→ **Collected data**

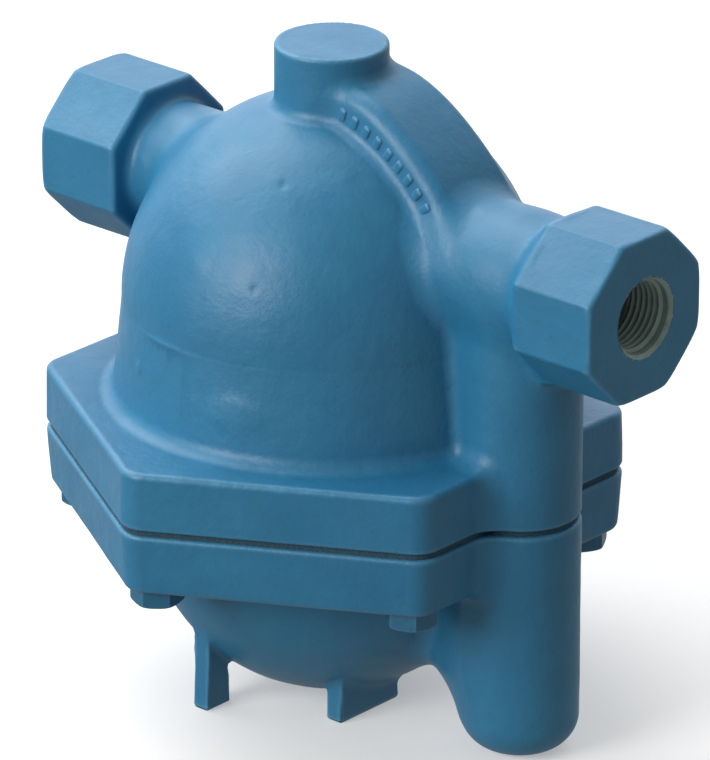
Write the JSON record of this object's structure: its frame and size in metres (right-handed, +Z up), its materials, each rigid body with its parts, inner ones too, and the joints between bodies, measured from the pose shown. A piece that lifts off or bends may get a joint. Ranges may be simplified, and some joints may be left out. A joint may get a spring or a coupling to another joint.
{
  "type": "inverted bucket steam trap",
  "caption": "In-line inverted bucket steam trap: domed casting with octagon pipe ports, bolted bowl cover, side inlet column, sealed bucket and lever valve.",
  "frame": {"origin": "middle of the footprint, on the plane the feet and the column stand on", "axes": "+X along the pipe from outlet to inlet, +Y across the pipe, +Z up"},
  "size_m": [0.197, 0.1596, 0.1838],
  "materials": {
    "blue_paint": "satin blue enamel on a sand casting",
    "blue_paint_bolts": "satin blue enamel on steel bolts",
    "gasket": "dark compressed fibre",
    "stainless": "satin stainless",
    "hard_steel": "ground and polished",
    "soft_iron": "matte soft iron",
    "bucket_steel": "drawn stainless sheet",
    "bucket_weight": "plain iron ring"
  },
  "bodies": {
    "casing": {"body": "blue_paint", "cover": "blue_paint", "cover_gasket": "gasket", "cover_bolts": "blue_paint_bolts", "valve_seat": "stainless", "seat_gasket": "soft_iron", "lever_bracket": "stainless", "bracket_screws": "stainless", "bracket_washers": "stainless", "pivot_pin": "stainless", "pivot_clips": "stainless", "inlet_tube": "stainless"},
    "lever": {"valve_lever": "stainless", "valve_plug": "hard_steel", "plug_retainer": "stainless", "hanger_pin": "stainless"},
    "bucket_unit": {"bucket": "bucket_steel", "bucket_weight": "bucket_weight", "bucket_hanger": "stainless", "hanger_screw": "stainless", "hanger_nut": "stainless"}
  },
  "joints": [
    {"name": "lever_pivot", "type": "hinge", "parent": "casing", "child": "lever", "pos_m": [-0.035, 0, 0.135], "axis": [0, -1, 0], "range_deg": [0, 14]},
    {"name": "bucket_hang", "type": "hinge", "parent": "lever", "child": "bucket_unit", "pos_m": [-0.01171, 0, 0.12919], "axis": [0, -1, 0], "range_deg": [-14, 0]}
  ],
  "couplings": [
    {"joint": "bucket_hang", "follows": "lever_pivot", "ratio": -1}
  ]
}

→ **Set problem**
Please set down the whole listing above without altering a single line.

→ **Full output**
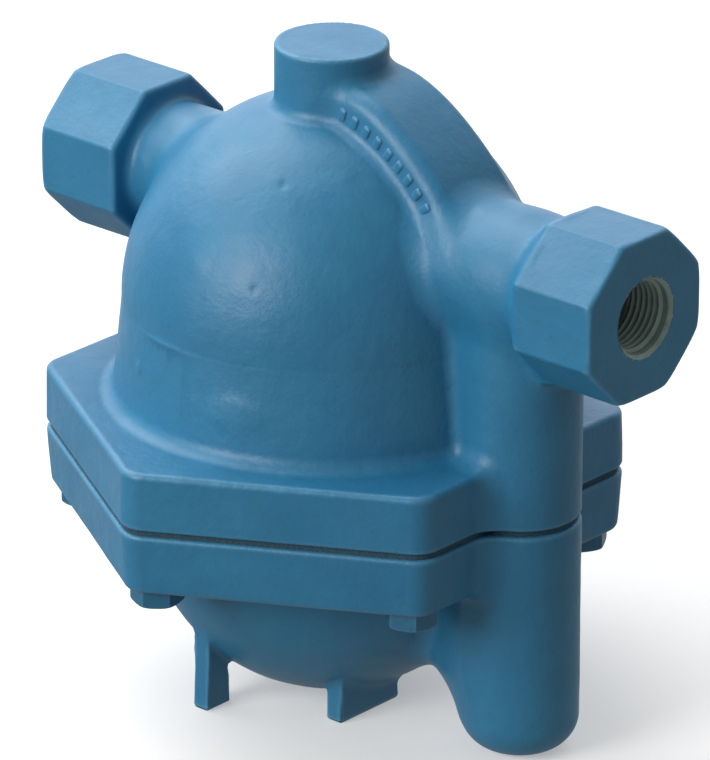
Write the JSON record of this object's structure: its frame and size in metres (right-handed, +Z up), its materials, each rigid body with its parts, inner ones too, and the joints between bodies, measured from the pose shown. A piece that lifts off or bends may get a joint. Ranges may be simplified, and some joints may be left out. A joint may get a spring or a coupling to another joint.
{
  "type": "inverted bucket steam trap",
  "caption": "In-line inverted bucket steam trap: domed casting with octagon pipe ports, bolted bowl cover, side inlet column, sealed bucket and lever valve.",
  "frame": {"origin": "middle of the footprint, on the plane the feet and the column stand on", "axes": "+X along the pipe from outlet to inlet, +Y across the pipe, +Z up"},
  "size_m": [0.197, 0.1596, 0.1838],
  "materials": {
    "blue_paint": "satin blue enamel on a sand casting",
    "blue_paint_bolts": "satin blue enamel on steel bolts",
    "gasket": "dark compressed fibre",
    "stainless": "satin stainless",
    "hard_steel": "ground and polished",
    "soft_iron": "matte soft iron",
    "bucket_steel": "drawn stainless sheet",
    "bucket_weight": "plain iron ring"
  },
  "bodies": {
    "casing": {"body": "blue_paint", "cover": "blue_paint", "cover_gasket": "gasket", "cover_bolts": "blue_paint_bolts", "valve_seat": "stainless", "seat_gasket": "soft_iron", "lever_bracket": "stainless", "bracket_screws": "stainless", "bracket_washers": "stainless", "pivot_pin": "stainless", "pivot_clips": "stainless", "inlet_tube": "stainless"},
    "lever": {"valve_lever": "stainless", "valve_plug": "hard_steel", "plug_retainer": "stainless", "hanger_pin": "stainless"},
    "bucket_unit": {"bucket": "bucket_steel", "bucket_weight": "bucket_weight", "bucket_hanger": "stainless", "hanger_screw": "stainless", "hanger_nut": "stainless"}
  },
  "joints": [
    {"name": "lever_pivot", "type": "hinge", "parent": "casing", "child": "lever", "pos_m": [-0.035, 0, 0.135], "axis": [0, -1, 0], "range_deg": [0, 14]},
    {"name": "bucket_hang", "type": "hinge", "parent": "lever", "child": "bucket_unit", "pos_m": [-0.01171, 0, 0.12919], "axis": [0, -1, 0], "range_deg": [-14, 0]}
  ],
  "couplings": [
    {"joint": "bucket_hang", "follows": "lever_pivot", "ratio": -1}
  ]
}